In sum, demographic and economic transitions in Changthang are not isolated human processes; they are intricately interwoven with ongoing transformations in landscape ecology and must be addressed through integrated socio-ecological planning.
4.8 Implications for Policy and Planning
These demographic shifts present both challenges and opportunities:
- Migration and Livelihoods: Out-migration of youth and men may destabilize traditional pastoral systems. However, it also opens space for alternative livelihood schemes led by women.
- Gender-sensitive Interventions: Increasing feminization necessitates gender-sensitive policy responses in education, healthcare, and social security.
- Household Support Structures: The rise in household sizes demands infrastructure for housing, sanitation, and food access tailored to larger co-residing units.
- Educational Access: Expand investment in residential schools, female teacher recruitment, and vocational education aligned with regional livelihoods.

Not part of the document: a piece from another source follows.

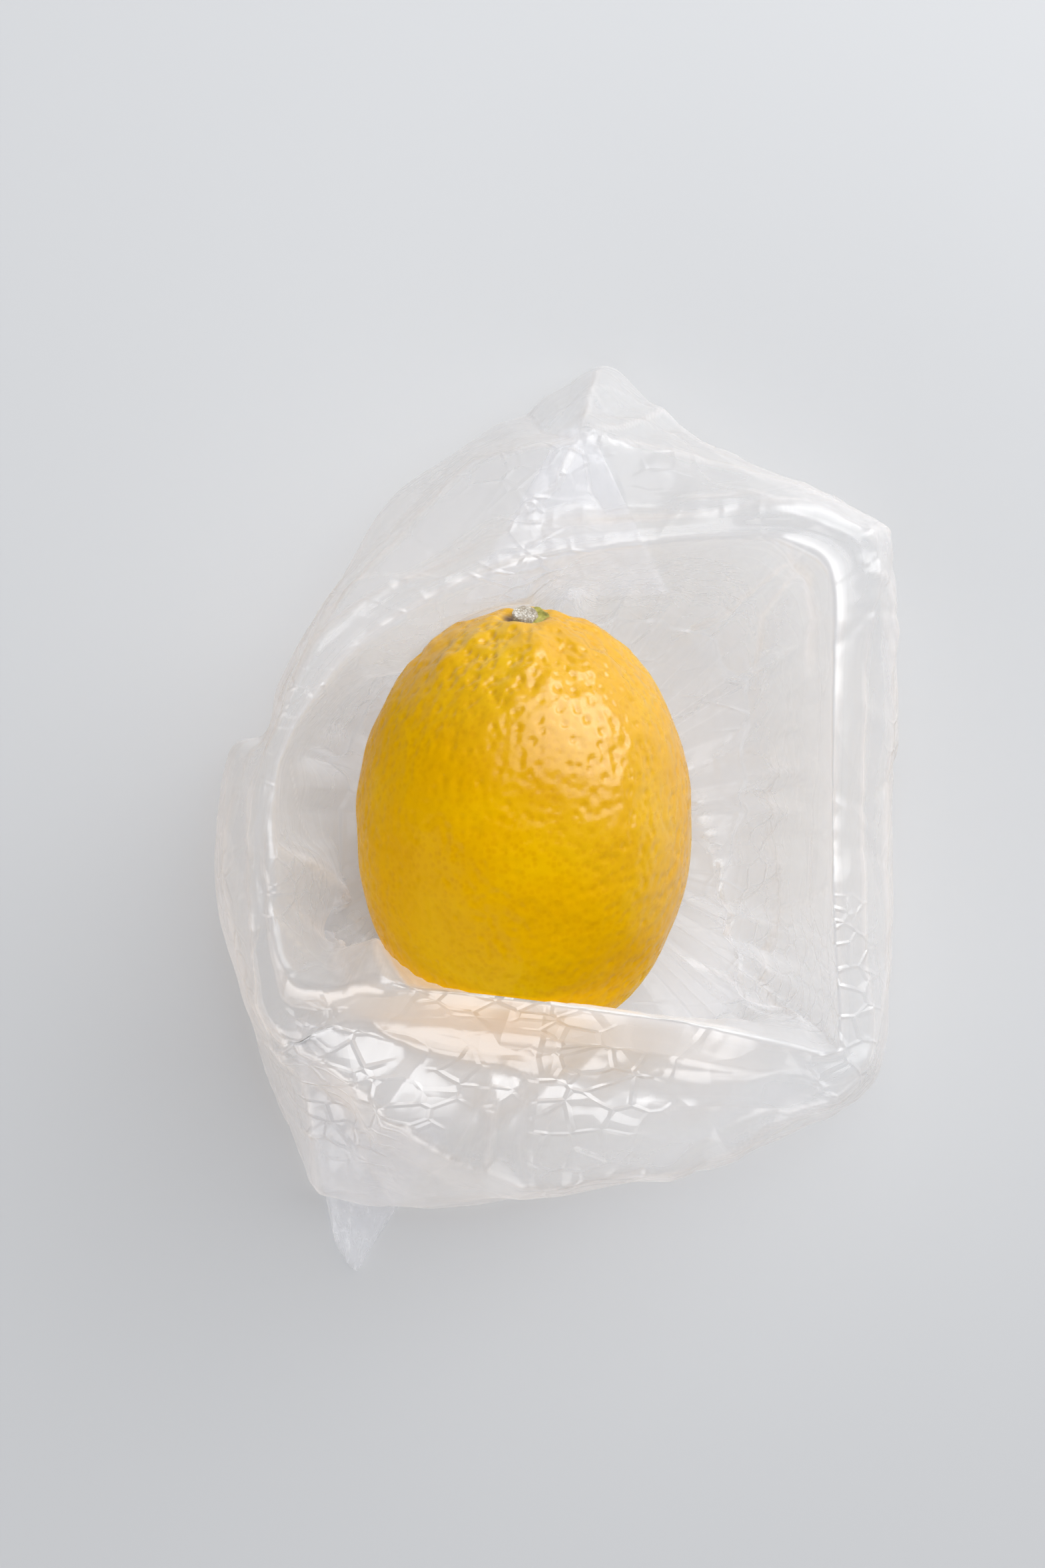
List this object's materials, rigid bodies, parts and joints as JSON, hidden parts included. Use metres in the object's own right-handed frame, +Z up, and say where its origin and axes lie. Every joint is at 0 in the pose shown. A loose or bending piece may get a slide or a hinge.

- Employment Schemes: MGNREGA-type programs could be tailored to high-altitude settings, addressing underemployment and enhancing rural incomes.
- Ecological Integration: Policies must be designed to sustain rangeland ecology, integrate mobility-based pastoralism, and promote community-based conservation in settlement planning.
- Village Typologies: Variations in demographic trajectories suggest the need for village-specific interventions—supporting growth centers like Chumathang, while designing revitalization schemes for declining settlements like Kharnak.
The Changthang region, at the nexus of climate fragility, strategic significance, and socio-cultural transformation, warrants a multi-scalar planning approach. Demographic data must not be seen in isolation but understood within the broader ecological, political, and cultural context of Ladakh’s changing landscape.